Some people might wonder why the priority of control packets is always higher than data packets. This is because the acknowledgement packet should be sent back to the sender of the message fragment as soon as possible to avoid timeout and retransmission.
For uplink, there are two ways to send data to the computer. Using the EPC-96 data field, the WISP can send data as it wishs, but since the EPC-96 data field is small (10 bytes), it is only used for control packets. Additionally, the WISP can send large chunks of data (maximum 32 bytes) by responding to the Read command, which is suitable for the data packets. The downside of this method is that a Read operation must be initiated by the computer, not the WISP.
To solve the problem, the WISP go through the process of "requesting uplink" before sending the message data to the server. The client-side WTP code estimates the count and the size of Read it needs to send the message. It then sends a "Requesting Uplink" packet to the server with the count and the size of Read operations. When the server-side WTP program receives the packet, it carries out the Read operations on behalf of the WISP, through which the WISP will be able to send message fragments to the server.
The message fragmentation process of the uplink is similar to that of the downlink, and hence we will not discuss it here again.
WTP supports out-of-order delivery by using a sliding window. When a WTP endpoint receives a message fragment from the other, it checks if the fragment's byte range falls within the sliding window. If part of the fragment is out of the window, it is considered invalid and gets dropped.
The fragment is then inserted to a received fragments linked list, which is ordered by the sequence number of the fragments. After that, the WTP client-side code walks through the linked list from the beginning to the end, and trys to fetch as many consecutive fragments as possible. If enough fragments are gathered to assemble a message, the WTP client-side code notifies the upper-level programs with the message received.
Finally, the client calculates the sequence number of the ending byte of the last fragment fetched, and send this sequence number in an acknowledgement packet to the other side.
For both the uplink and the downlink, when a fragment is about to be transmitted, an associated timer will be enabled to trigger retransmission in case of a timeout. When a WTP endpoint receives an acknowledgement packet, all fragments whose sequence number is smaller will be destroyed and their associated timers will be disabled.
When a fragment times out, it will be retranmitted using the sending machanisms described above. In WTP, existing fragments have higher priorities than making new fragments, so the WTP library will temporarily suspend the transmission of new message data, until all existing fragments are successfully retransmitted.
Because the complexity and instability of wireless environments, Read and BlockWrite larger data sometimes fail.

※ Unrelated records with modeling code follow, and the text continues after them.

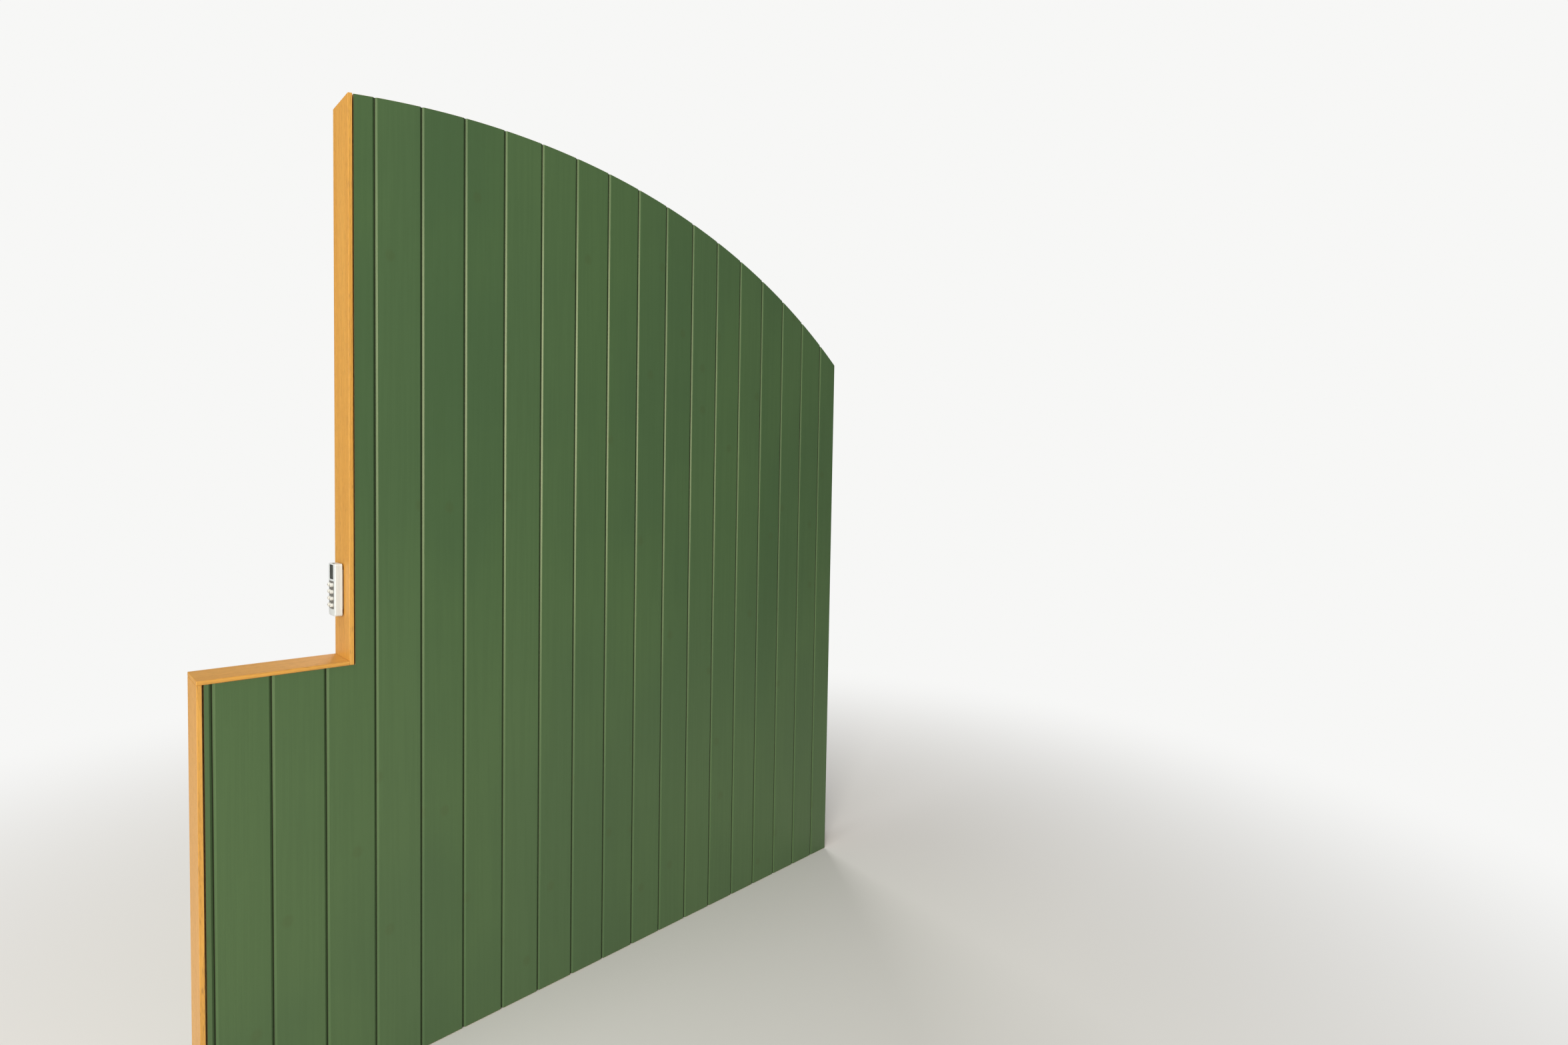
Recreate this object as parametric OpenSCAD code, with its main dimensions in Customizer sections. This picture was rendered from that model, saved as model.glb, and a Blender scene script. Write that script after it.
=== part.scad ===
// Boarded partition wall with a barrel-curved top and a stepped end.
// Tongued and grooved boards with V joints cover a stud frame on both faces, with their tops cut to the curve.
// The free end steps down from a full-height jamb to a low wall with a ledge, and the step is lined in oak.
// The wall runs from its fixed end along -X. -Y is the bedroom face, +Y the living room face.
// The origin is on the fixed end, at the wall's foot, in the middle of its thickness.

/* [Barrel curve] */
// Radius of the barrel curve that the wall's top is cut to
ceiling_r = 2213; // [1900:1:2800]
// Middle of the curve, out from the wall's fixed end
ceiling_out = 1352; // [1250:1:1450]
// Height of the middle of the curve above the wall's foot
ceiling_rise = 315; // [150:1:450]

/* [Wall] */
// Length from the fixed end to the outer face of the low end
wall_length = 2136.7; // [2000:0.1:2400]
// Length of the ledge, from the outer face of the tall jamb to the outer face of the low end
ledge_length = 302.4; // [240:0.1:400]
// Height of the ledge's top above the wall's foot
ledge_height = 1086.6; // [900:0.1:1200]

/* [Boards] */
// Width that one board covers, from joint to joint
board_cover = 112; // [90:1:140]
// Width left of the first board, which is ripped down at the fixed end
first_cover = 92.75; // [60:0.25:130]
// Thickness of a board
board_t = 12; // [11:0.5:18]
// Width of the chamfer on each side of a V joint
vee_w = 5; // [3:0.5:6]
// Depth of the V joint
vee_d = 4; // [2:0.1:4.2]
// Length of a tongue
tongue_l = 6; // [4:0.5:7]
// Thickness of a tongue
tongue_t = 3.6; // [3:0.1:5]
// Wood left between the bottom of the V and the groove for the tongue
lip_left = 0.6; // [0.4:0.1:1.5]
// Open gap between two boards at the bottom of the V
board_gap = 0.8; // [0.4:0.1:1.5]
// Slack round a tongue in its groove
tongue_slack = 0.25; // [0.2:0.05:0.5]
// Gap left where boards are scribed, at the fixed end, along the curve and at the foot
scribe_gap = 1.5; // [0.5:0.1:3]
// Shadow gap between the boards and the upright oak lining
lining_gap = 3.5; // [1:0.1:6]
// Gap between the tops of the low boards and the oak ledge
ledge_gap = 1; // [0.5:0.1:4]
// Narrowest strip that is worth ripping for the last board
narrowest_rip = 12; // [11:1:30]

/* [Frame] */
// Thickness of the frame timbers
timber_t = 38; // [32:1:50]
// Depth of the frame timbers across the wall
timber_d = 89; // [60:1:120]
// Distance between the middles of the studs
stud_spacing = 400; // [300:10:600]
// Depth of the curved head rail
head_d = 60; // [40:1:90]
// Height of the first row of noggins
noggin_height = 520; // [400:10:600]
// Distance between the rows of noggins
noggin_spacing = 500; // [400:10:600]
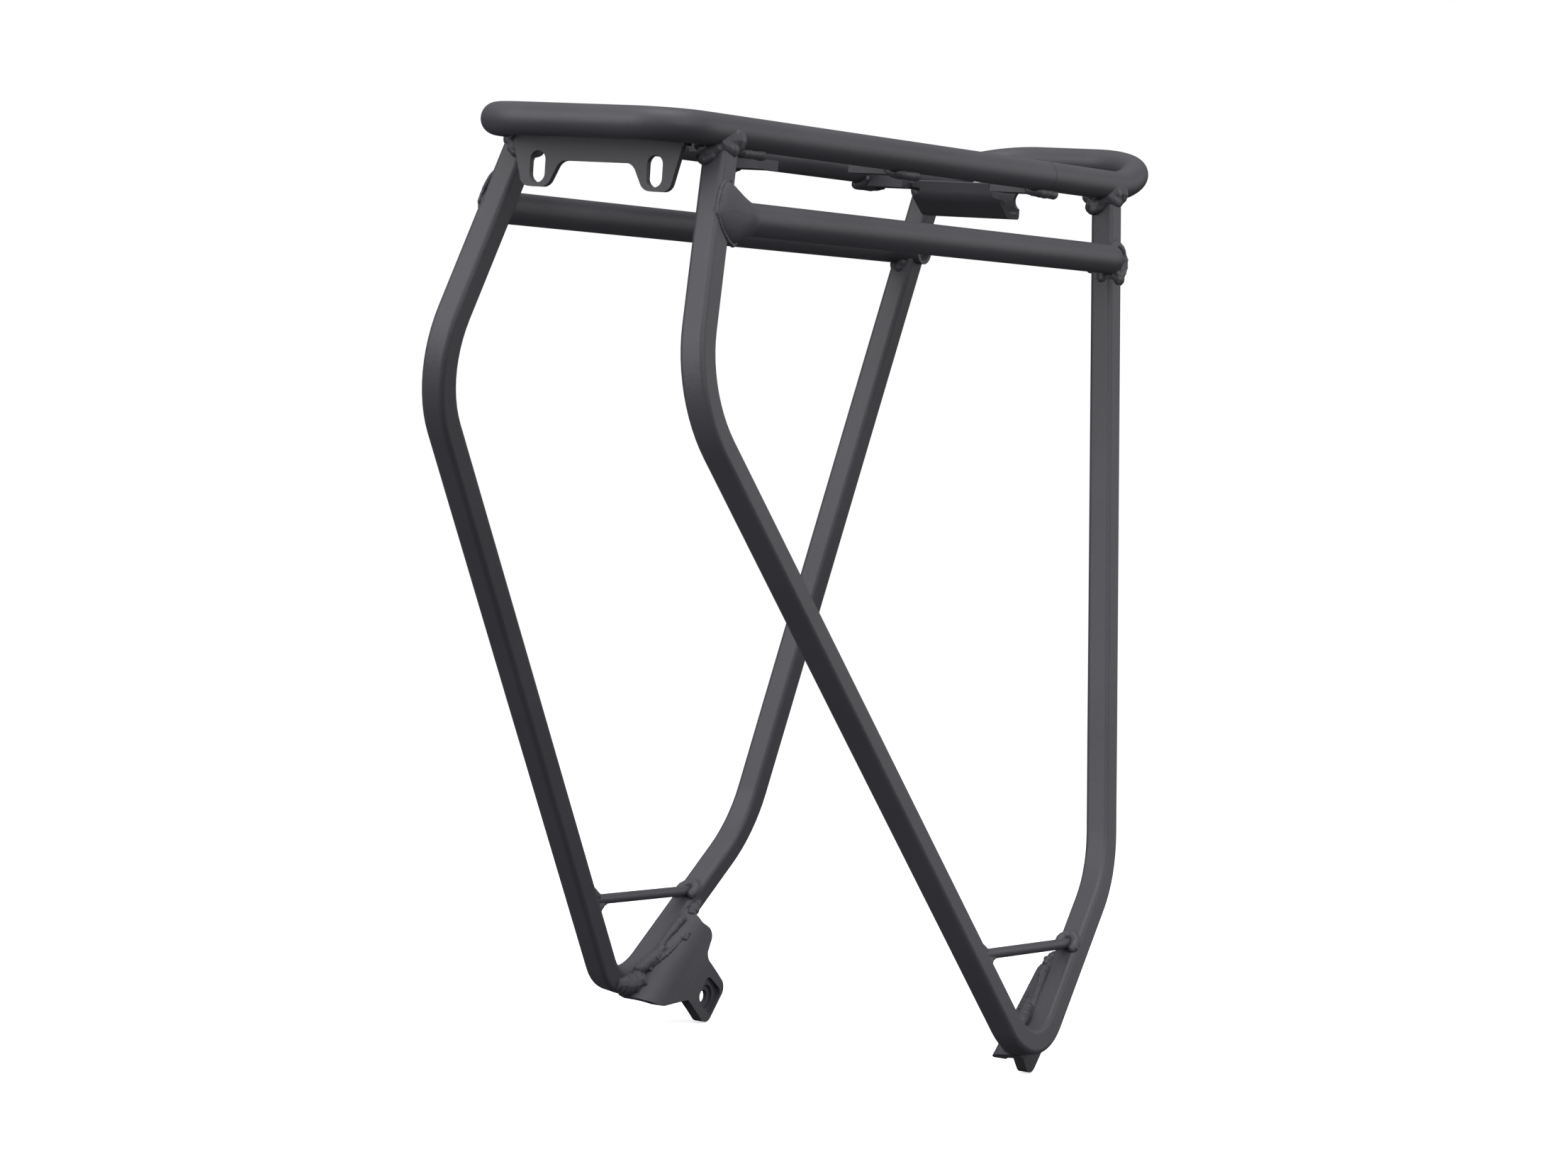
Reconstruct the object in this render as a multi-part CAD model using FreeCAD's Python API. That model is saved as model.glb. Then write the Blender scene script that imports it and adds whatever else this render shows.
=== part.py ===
"""Rigid bicycle rear carrier, welded from aluminium tube.

Frame: +X towards the front wheel, +Y to the rider's left, +Z up, in millimetres. The origin is midway
between the two dropout eyelets, on the line through both. Every height is measured from that line.
"""

import FreeCAD
import Part
import math
import os

V = FreeCAD.Vector
X_AXIS = V(1, 0, 0)
Y_AXIS = V(0, 1, 0)
SIDES = {"left": 1, "right": -1}

# Top loop: round tube bent into a long flat ring whose front end kicks up.
TUBE_R = 6.0
TUBE_WALL = 1.5
LOOP_Z = 347.0
LOOP_HALF_WIDTH = 41.8
LOOP_REAR_X = -253.5
LOOP_FRONT_X = 130.5
REAR_CORNER_R = 18.0
FRONT_CORNER_R = 28.0
KICK_START_X = 97.0
KICK_RISE = 11.0
KICK_BEND_R = 45.0
SEAM_X = 29.0
SEAM_BEAD = 1.6
SEAM_PROUD = 0.12

# Side frames: one square tube each, bent in a plane that splays outwards on its way down.
LEG = 10.0
LEG_CORNER_R = 2.0
LEG_WALL = 1.5
SPLAY = 0.157
LEG_TOP_Y = 41.3
SIDE_PATH = [(-220.0, 0.0), (-254.0, -94.0), (-39.0, -349.5), (36.0, -279.0), (86.0, 0.0)]
SIDE_BENDS = [44.0, 23.0, 50.0]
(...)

To maximum the transmission efficiency in such an environment, the WTP server-side library keeps track on all AccessSpecs and their results, and adjust the maximum size of Read and BlockWrite respectively.
Currently, the WTP server-side code implements a naive, demonstration "OpSpec Size Control". When a Read or a BlockWrite operation failed, the maximum size is reduced by 2, causing the WTP connection to be throttled. When a Read or a BlockWrite succeeds, and the size of the operation is the maximum allowed Read/BlockWrite size, it means the current maximum size is good and can be improved. The maximum OpSpec size is thus increased by 2.